My Gen Z daughter asked if now is the time to invest

May 4th, 2025, 2:43 AM

My 24-year-old daughter, who has some cash reserves, texted me following a particularly brutal week on Wall Street. She wanted to know if she should open an investment account.

I replied with just two words: “Yes, ma’am.’’

My husband and I have encouraged her to start investing beyond her workplace retirement plan. Our aim is to broaden her perspective on wealth building, demonstrating how her savings could create a substantial investment portfolio for other long-term financial goals.

“Let your money work for you,’’ we often tell our three 20-something kids.

The reason: There’s one thing that young adults have that we older folks don’t. They have time to experience the highs and lows of the stock market.

Right now, we’re in a low brought on by President Donald Trump’s trade war. This self-inflicted volatility has understandably caused anxiety for many investors. I’ve spoken with individuals who have shifted their funds from stocks to bonds or deposit accounts.

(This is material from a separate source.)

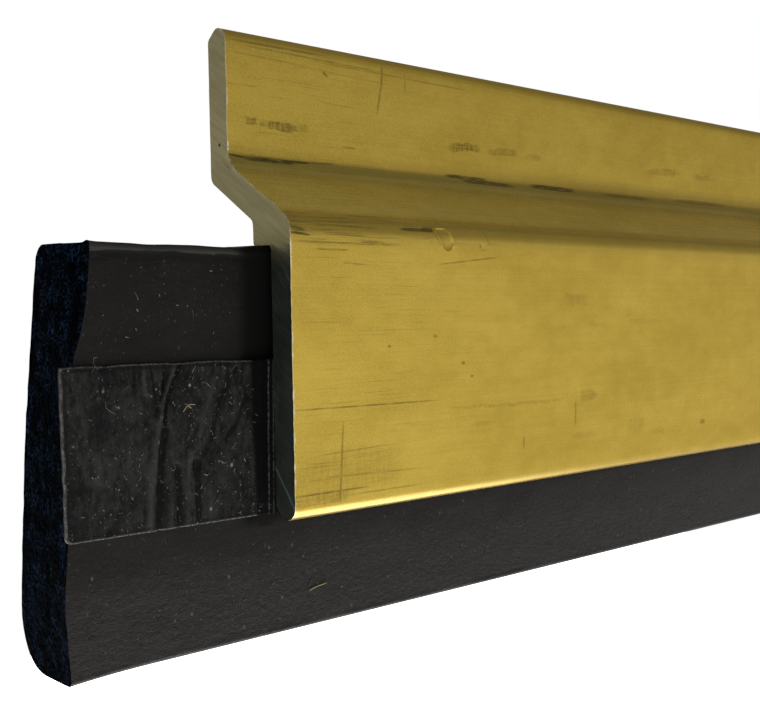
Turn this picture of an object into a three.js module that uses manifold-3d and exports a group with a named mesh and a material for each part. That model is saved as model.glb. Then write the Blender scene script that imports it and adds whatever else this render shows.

Some vow to reenter the stock market when it’s less rocky. Others have said they’ll wait for the bottom and then plan to “buy the dip,’’ which means they intentionally buy more shares of a stock or mutual fund when its price has fallen.

The theory is that the temporary drop presents a good opportunity to purchase more stocks at a lower price, thereby boosting your return on those extra shares. You’re profiting from people panicking and selling even though there’s nothing fundamentally wrong with the asset. To put it another way, for those of you who are bargain shoppers, stocks are on sale.

This strategy took an interesting twist in 2020, when market dips resulted in a spike in first-time investors, according to a report by the Financial Industry Regulatory Authority Investor Education Foundation and National Opinion Research Center at the University of Chicago. These investors, who opened taxable, nonretirement investment accounts via online brokers, were younger, earned less and were more racially diverse than more experienced investors. They opened accounts because dips in the market made stocks cheaper to buy, the report found.

Dan Egan, vice president of behavioral finance and investing for Betterment, a digital investment advisory firm, understands why people may want to “buy the dip.’’ It can motivate risk-averse individuals to enter the market.

According to Egan, buying when equities are lower-priced is fine, as long as it’s a minor tactical shift on top of a steady investing strategy.

“Getting in at a slightly lower price can feel good, but doesn’t dramatically change your long-term returns,’’ he said. “To do that, you also need to sell before a drop and get back in at a good time. And timing getting out is pretty difficult, as drops happen fast upon bad news being released.’’

If stocks are cheap because a serious long-term problem — such as tariffs leading to a trade war — is pulling markets down, it makes sense to buy only if that problem is soon corrected, he notes. Otherwise, if the crisis persists, a temporary dip might turn into a slump.

The largest and most terrifying dips happen when the economy is in bad shape, Callie Cox, chief market strategist for Ritholtz Wealth Management, points out.

But it’s impossible to know when the market will hit its lowest point during a particular period, leaving many people waiting for the right time to buy.

Since the 1950s, the S&P 500 has dropped an average of 31 percent in a recession, Cox said. Such sell-offs have lasted an average of 14 months.

“I’m worried that we’re at the start of what could be an economic crisis,’’ Cox said. “We’re not there yet, but the ingredients are coming together.’’

Her advice: “Be careful about throwing an unusually large amount of money in this market if you expect to need it in the next few years.’’

Periods like this underscore why you should be cautious about buying and selling based on short-term volatility or solely purchasing after price declines.

Here’s what we have told our young adult children: Use the tried-and-true dollar cost averaging investing strategy.

Instead of putting all your money in at once, you decide on a fixed amount to invest regularly – for example, $250 a month – regardless of whether the asset’s price increases, decreases, or remains the same. Over time, this can help lower the average price you pay for your investments. Dollar cost averaging in practice might look like the following for a young investor:

When the price is low: Your $250 buys you more shares.

When the price is high: Your $250 buys you fewer shares.

This approach helps avoid the pitfalls of making emotional investment decisions during market downturns because you adhere to a consistent investment schedule. Or as Cox put it: “You give up the burden of having to guess what the market will do next.’’

My husband and I didn’t advise our daughter to invest now simply because stock prices have decreased. Instead, we emphasized that, given her age and the longtime horizon she has to navigate market fluctuations, she should see this as a favorable time to begin investing.